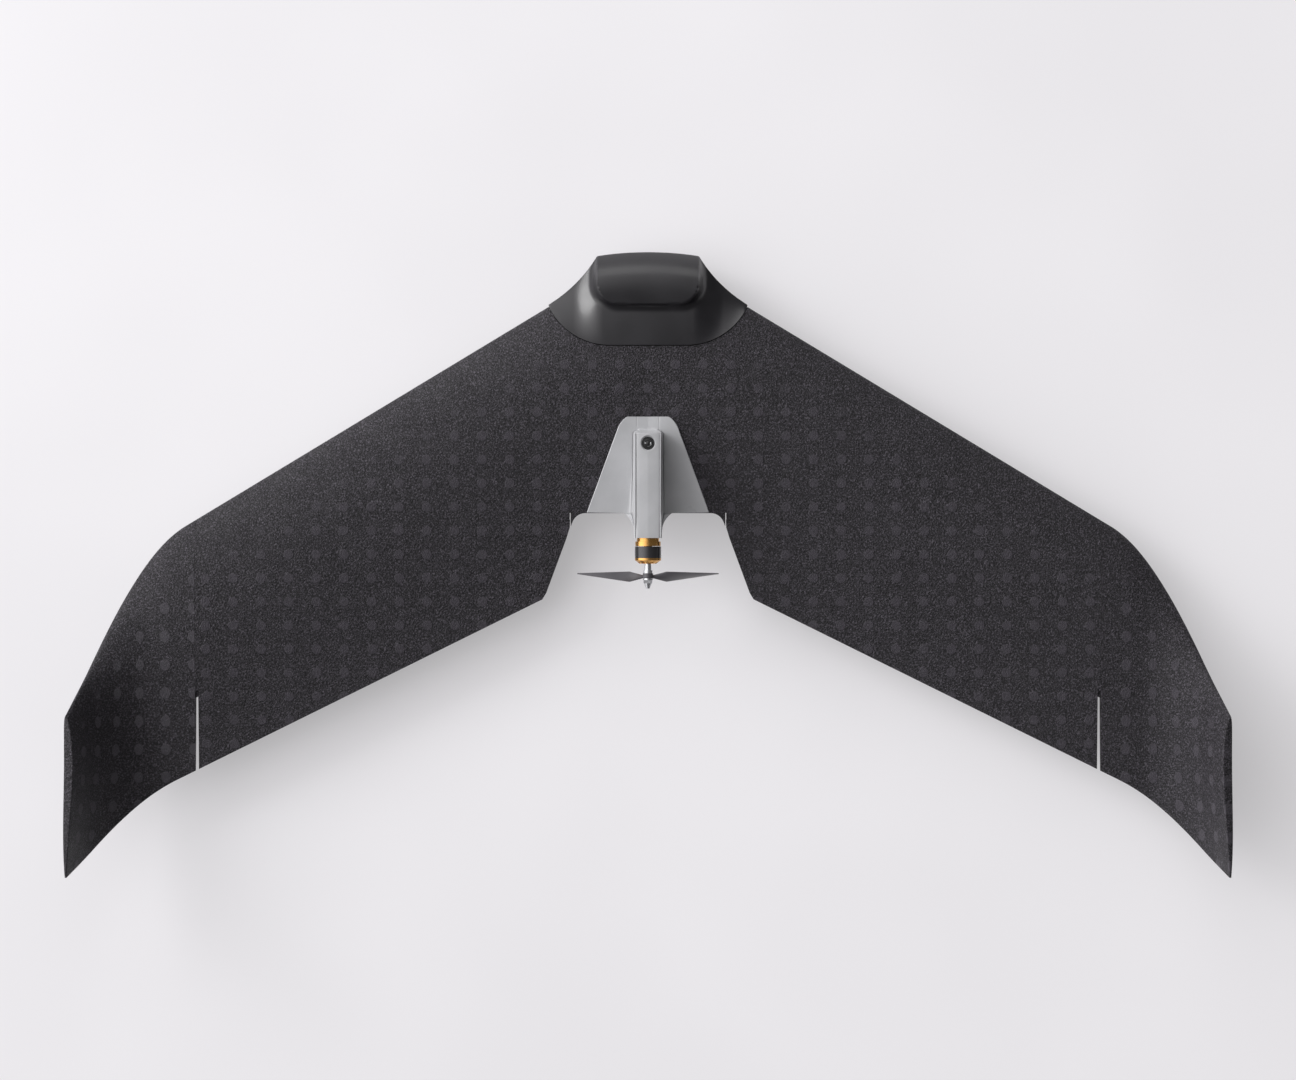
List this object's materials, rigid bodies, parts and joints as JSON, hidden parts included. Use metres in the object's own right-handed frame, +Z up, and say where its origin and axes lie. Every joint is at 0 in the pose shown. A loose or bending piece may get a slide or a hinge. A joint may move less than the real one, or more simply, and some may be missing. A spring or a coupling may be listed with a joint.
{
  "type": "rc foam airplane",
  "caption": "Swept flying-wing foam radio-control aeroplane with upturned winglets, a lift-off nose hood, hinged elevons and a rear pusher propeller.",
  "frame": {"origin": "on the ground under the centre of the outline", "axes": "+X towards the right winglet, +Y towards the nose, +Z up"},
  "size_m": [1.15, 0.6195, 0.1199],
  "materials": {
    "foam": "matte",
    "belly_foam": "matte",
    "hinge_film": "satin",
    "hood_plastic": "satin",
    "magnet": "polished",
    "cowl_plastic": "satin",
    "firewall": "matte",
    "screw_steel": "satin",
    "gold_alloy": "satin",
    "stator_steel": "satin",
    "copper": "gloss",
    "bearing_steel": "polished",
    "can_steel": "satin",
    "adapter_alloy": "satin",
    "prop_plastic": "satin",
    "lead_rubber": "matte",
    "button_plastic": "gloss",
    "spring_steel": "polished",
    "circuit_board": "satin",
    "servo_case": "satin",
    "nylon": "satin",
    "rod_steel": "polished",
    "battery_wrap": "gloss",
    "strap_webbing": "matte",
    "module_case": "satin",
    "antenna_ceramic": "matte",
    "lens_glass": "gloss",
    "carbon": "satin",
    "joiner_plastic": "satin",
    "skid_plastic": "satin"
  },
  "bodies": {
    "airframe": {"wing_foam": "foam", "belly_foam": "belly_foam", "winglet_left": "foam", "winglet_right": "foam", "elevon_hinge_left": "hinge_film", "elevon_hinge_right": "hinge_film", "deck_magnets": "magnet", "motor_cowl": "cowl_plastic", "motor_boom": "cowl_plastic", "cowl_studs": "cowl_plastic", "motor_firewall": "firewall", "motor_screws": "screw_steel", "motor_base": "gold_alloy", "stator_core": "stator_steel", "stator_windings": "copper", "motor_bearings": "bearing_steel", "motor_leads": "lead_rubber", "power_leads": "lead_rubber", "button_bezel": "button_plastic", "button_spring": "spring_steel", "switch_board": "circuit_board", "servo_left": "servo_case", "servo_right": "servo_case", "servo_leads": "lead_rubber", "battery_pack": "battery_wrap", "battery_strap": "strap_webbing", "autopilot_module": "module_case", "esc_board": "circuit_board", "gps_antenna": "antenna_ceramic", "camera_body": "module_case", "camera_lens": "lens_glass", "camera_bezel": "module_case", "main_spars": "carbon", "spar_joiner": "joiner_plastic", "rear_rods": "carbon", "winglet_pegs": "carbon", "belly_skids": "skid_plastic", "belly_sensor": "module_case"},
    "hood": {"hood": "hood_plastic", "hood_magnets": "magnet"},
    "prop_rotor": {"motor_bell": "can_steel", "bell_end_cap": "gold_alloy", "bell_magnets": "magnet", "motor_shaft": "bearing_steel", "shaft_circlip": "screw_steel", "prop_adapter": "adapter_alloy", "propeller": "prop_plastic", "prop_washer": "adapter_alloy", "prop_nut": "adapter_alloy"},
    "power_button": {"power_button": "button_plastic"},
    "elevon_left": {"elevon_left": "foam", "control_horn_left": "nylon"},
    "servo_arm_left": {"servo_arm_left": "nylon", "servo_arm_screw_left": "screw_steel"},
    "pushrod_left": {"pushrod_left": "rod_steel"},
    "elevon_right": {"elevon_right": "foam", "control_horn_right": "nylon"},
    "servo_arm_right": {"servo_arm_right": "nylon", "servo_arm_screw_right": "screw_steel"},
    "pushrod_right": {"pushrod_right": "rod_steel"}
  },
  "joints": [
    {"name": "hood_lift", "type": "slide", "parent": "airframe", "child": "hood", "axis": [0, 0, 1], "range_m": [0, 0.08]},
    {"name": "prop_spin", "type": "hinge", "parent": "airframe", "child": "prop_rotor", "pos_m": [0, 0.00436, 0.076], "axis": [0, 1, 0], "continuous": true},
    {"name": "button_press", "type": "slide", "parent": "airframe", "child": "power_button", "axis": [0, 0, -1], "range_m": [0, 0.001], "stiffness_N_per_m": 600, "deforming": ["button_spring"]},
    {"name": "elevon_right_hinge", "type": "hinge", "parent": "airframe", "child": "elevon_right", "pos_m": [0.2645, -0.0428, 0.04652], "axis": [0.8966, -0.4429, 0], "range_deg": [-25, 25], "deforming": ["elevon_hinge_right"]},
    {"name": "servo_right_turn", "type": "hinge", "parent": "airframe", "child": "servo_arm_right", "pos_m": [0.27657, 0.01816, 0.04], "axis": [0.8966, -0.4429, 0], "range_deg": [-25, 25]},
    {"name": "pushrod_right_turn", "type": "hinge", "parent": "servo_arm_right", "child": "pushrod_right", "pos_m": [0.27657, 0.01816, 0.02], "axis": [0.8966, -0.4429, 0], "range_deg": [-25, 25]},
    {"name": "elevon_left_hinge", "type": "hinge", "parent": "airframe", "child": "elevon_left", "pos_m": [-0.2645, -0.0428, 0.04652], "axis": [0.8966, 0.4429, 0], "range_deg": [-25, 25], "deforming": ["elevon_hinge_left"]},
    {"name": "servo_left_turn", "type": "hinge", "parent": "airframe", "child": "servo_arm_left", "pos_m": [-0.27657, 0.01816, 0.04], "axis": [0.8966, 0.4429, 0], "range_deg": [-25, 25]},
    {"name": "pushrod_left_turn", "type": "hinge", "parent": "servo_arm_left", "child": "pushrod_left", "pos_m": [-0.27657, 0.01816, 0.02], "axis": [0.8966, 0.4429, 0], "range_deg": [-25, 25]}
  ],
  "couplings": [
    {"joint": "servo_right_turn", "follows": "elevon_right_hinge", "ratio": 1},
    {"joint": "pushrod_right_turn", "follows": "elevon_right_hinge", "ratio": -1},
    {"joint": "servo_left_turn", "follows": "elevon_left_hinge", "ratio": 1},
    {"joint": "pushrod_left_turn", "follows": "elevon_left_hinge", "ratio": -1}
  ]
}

☆ ☆ ☆ ☆ ☆

Return nothing except the number of lines that include the string "bodies".

• _SOLUTION TO THIS PROBLEM_
2